What this task involves:
Would you set down every entry shown below, precisely as written?

Input data:
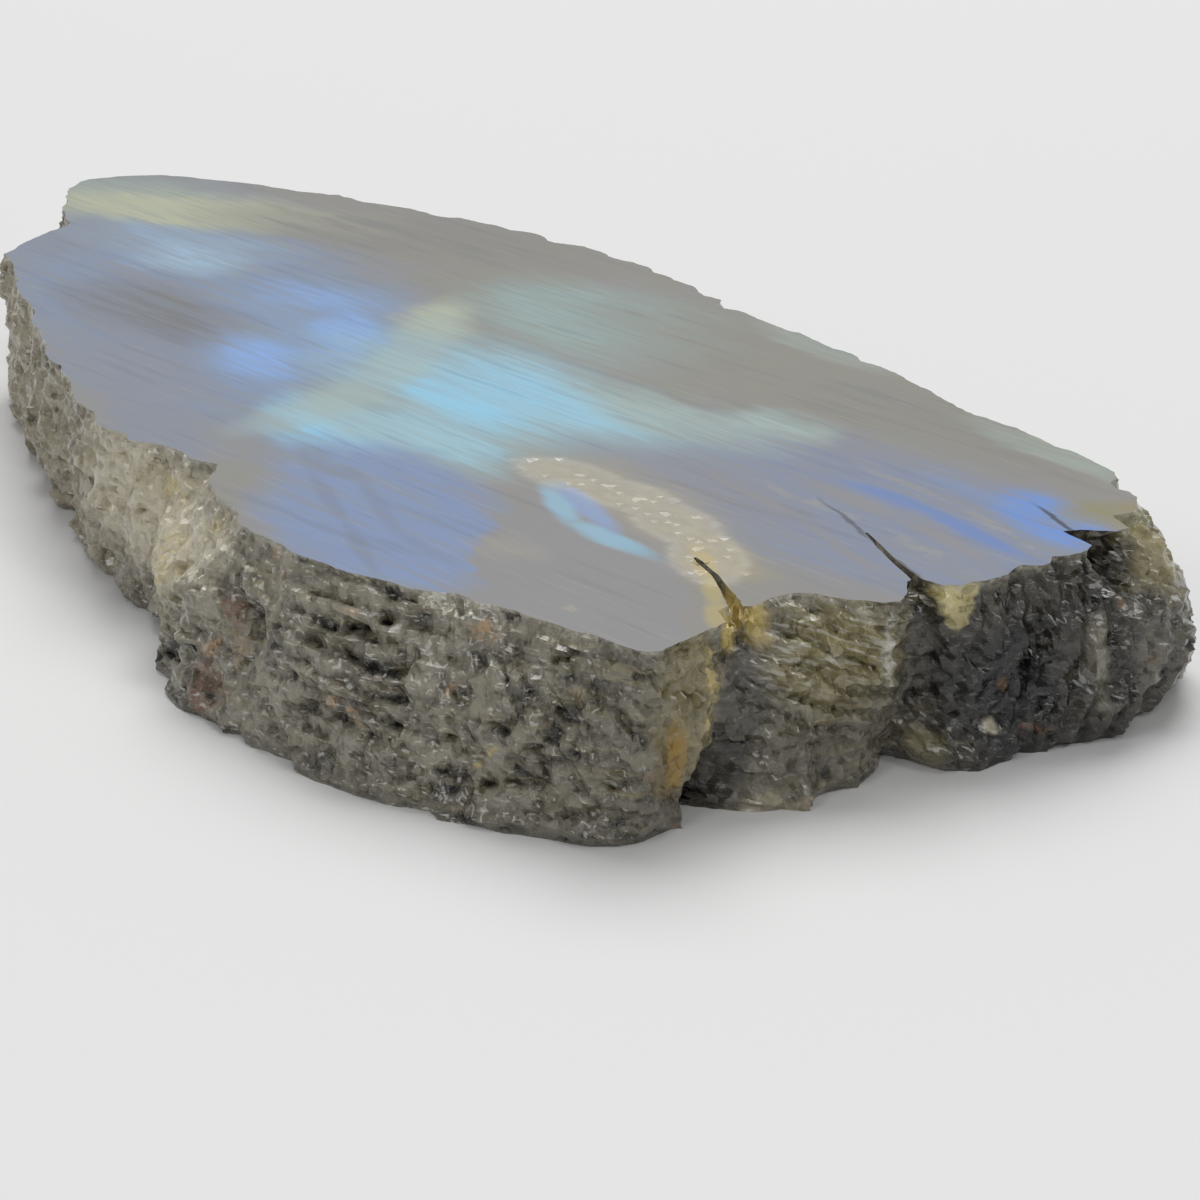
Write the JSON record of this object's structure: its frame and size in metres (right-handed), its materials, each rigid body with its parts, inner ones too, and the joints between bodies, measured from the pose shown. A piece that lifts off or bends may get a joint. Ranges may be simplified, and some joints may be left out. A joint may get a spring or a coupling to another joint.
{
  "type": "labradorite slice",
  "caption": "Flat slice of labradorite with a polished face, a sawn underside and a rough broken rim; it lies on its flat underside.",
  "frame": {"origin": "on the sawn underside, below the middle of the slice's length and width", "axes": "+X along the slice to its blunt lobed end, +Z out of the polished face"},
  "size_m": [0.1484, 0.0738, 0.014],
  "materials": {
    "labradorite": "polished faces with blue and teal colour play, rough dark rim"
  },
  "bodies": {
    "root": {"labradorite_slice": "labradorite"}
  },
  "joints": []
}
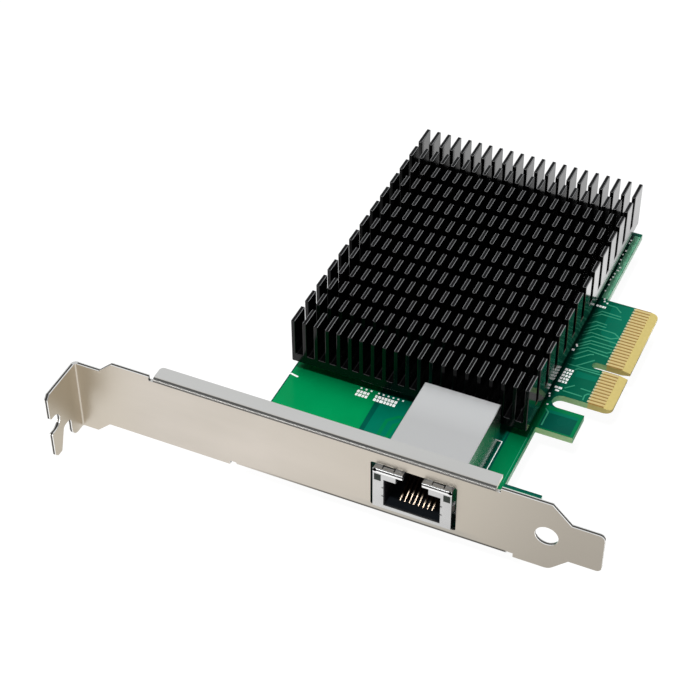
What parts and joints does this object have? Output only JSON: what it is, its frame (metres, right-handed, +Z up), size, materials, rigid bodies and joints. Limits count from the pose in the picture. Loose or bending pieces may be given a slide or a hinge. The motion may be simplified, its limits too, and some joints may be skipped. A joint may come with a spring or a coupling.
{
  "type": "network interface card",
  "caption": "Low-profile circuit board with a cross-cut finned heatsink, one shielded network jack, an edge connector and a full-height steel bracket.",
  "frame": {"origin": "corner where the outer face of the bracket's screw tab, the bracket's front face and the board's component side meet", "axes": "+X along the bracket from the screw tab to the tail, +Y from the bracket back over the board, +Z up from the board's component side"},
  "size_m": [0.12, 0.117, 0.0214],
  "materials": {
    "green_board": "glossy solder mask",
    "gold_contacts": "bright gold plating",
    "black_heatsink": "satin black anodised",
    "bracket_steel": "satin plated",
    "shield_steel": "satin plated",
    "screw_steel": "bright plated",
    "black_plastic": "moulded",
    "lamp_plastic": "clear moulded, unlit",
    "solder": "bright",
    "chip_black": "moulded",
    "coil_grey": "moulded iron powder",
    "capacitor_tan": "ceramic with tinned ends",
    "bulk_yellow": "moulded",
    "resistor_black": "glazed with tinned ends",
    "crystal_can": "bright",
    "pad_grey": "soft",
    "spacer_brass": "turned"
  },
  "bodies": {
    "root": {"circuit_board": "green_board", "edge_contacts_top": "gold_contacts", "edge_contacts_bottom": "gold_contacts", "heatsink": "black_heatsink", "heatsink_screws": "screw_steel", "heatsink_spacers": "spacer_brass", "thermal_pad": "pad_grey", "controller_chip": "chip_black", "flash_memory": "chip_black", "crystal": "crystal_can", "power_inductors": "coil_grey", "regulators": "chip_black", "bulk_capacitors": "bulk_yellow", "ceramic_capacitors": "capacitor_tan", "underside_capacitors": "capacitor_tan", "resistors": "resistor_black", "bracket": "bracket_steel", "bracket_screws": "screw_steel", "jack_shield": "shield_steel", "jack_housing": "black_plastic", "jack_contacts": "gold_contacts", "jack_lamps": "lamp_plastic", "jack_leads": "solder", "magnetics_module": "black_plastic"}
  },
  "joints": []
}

Solution to the exercise:
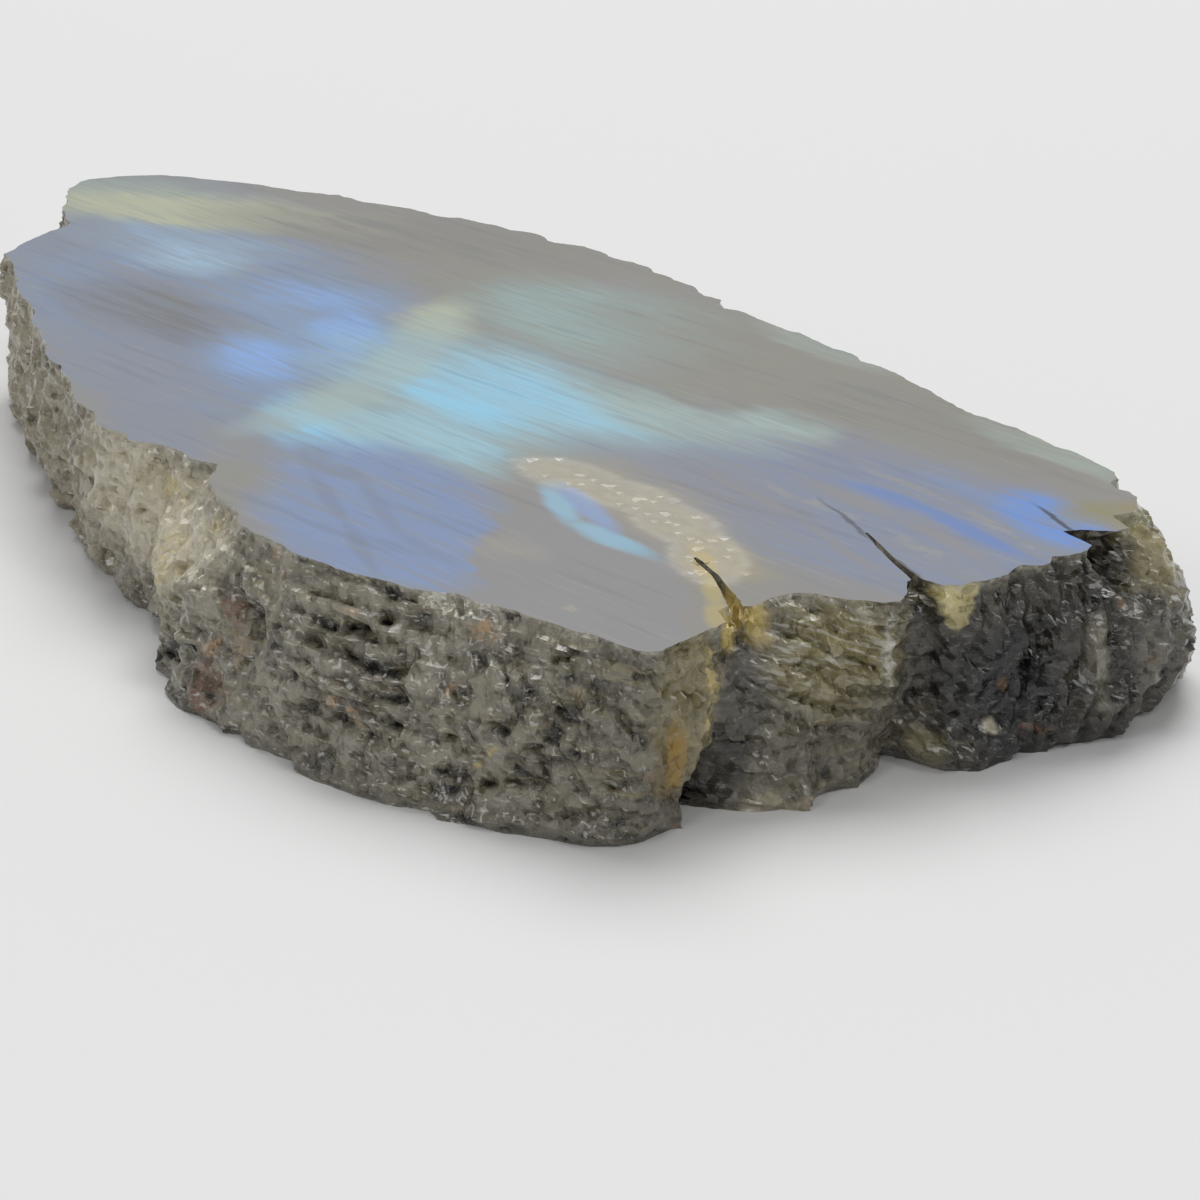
Write the JSON record of this object's structure: its frame and size in metres (right-handed), its materials, each rigid body with its parts, inner ones too, and the joints between bodies, measured from the pose shown. A piece that lifts off or bends may get a joint. Ranges may be simplified, and some joints may be left out. A joint may get a spring or a coupling to another joint.
{
  "type": "labradorite slice",
  "caption": "Flat slice of labradorite with a polished face, a sawn underside and a rough broken rim; it lies on its flat underside.",
  "frame": {"origin": "on the sawn underside, below the middle of the slice's length and width", "axes": "+X along the slice to its blunt lobed end, +Z out of the polished face"},
  "size_m": [0.1484, 0.0738, 0.014],
  "materials": {
    "labradorite": "polished faces with blue and teal colour play, rough dark rim"
  },
  "bodies": {
    "root": {"labradorite_slice": "labradorite"}
  },
  "joints": []
}
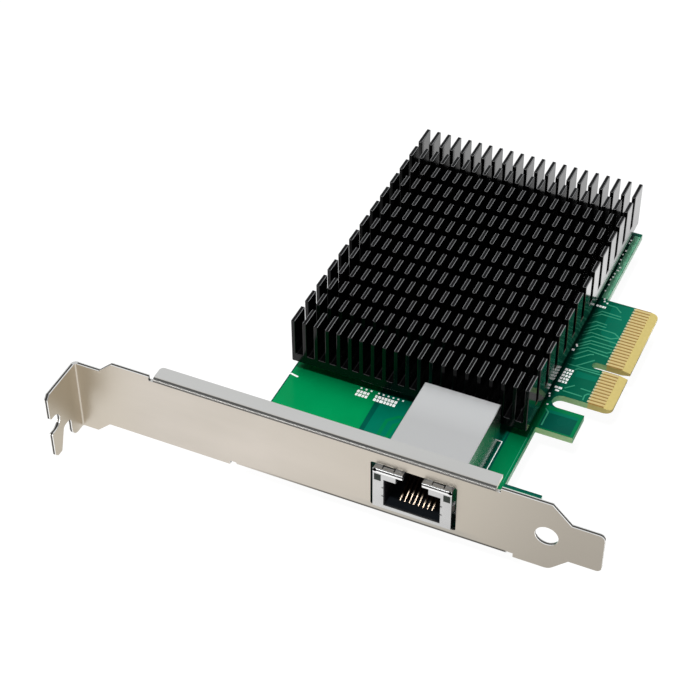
What parts and joints does this object have? Output only JSON: what it is, its frame (metres, right-handed, +Z up), size, materials, rigid bodies and joints. Limits count from the pose in the picture. Loose or bending pieces may be given a slide or a hinge. The motion may be simplified, its limits too, and some joints may be skipped. A joint may come with a spring or a coupling.
{
  "type": "network interface card",
  "caption": "Low-profile circuit board with a cross-cut finned heatsink, one shielded network jack, an edge connector and a full-height steel bracket.",
  "frame": {"origin": "corner where the outer face of the bracket's screw tab, the bracket's front face and the board's component side meet", "axes": "+X along the bracket from the screw tab to the tail, +Y from the bracket back over the board, +Z up from the board's component side"},
  "size_m": [0.12, 0.117, 0.0214],
  "materials": {
    "green_board": "glossy solder mask",
    "gold_contacts": "bright gold plating",
    "black_heatsink": "satin black anodised",
    "bracket_steel": "satin plated",
    "shield_steel": "satin plated",
    "screw_steel": "bright plated",
    "black_plastic": "moulded",
    "lamp_plastic": "clear moulded, unlit",
    "solder": "bright",
    "chip_black": "moulded",
    "coil_grey": "moulded iron powder",
    "capacitor_tan": "ceramic with tinned ends",
    "bulk_yellow": "moulded",
    "resistor_black": "glazed with tinned ends",
    "crystal_can": "bright",
    "pad_grey": "soft",
    "spacer_brass": "turned"
  },
  "bodies": {
    "root": {"circuit_board": "green_board", "edge_contacts_top": "gold_contacts", "edge_contacts_bottom": "gold_contacts", "heatsink": "black_heatsink", "heatsink_screws": "screw_steel", "heatsink_spacers": "spacer_brass", "thermal_pad": "pad_grey", "controller_chip": "chip_black", "flash_memory": "chip_black", "crystal": "crystal_can", "power_inductors": "coil_grey", "regulators": "chip_black", "bulk_capacitors": "bulk_yellow", "ceramic_capacitors": "capacitor_tan", "underside_capacitors": "capacitor_tan", "resistors": "resistor_black", "bracket": "bracket_steel", "bracket_screws": "screw_steel", "jack_shield": "shield_steel", "jack_housing": "black_plastic", "jack_contacts": "gold_contacts", "jack_lamps": "lamp_plastic", "jack_leads": "solder", "magnetics_module": "black_plastic"}
  },
  "joints": []
}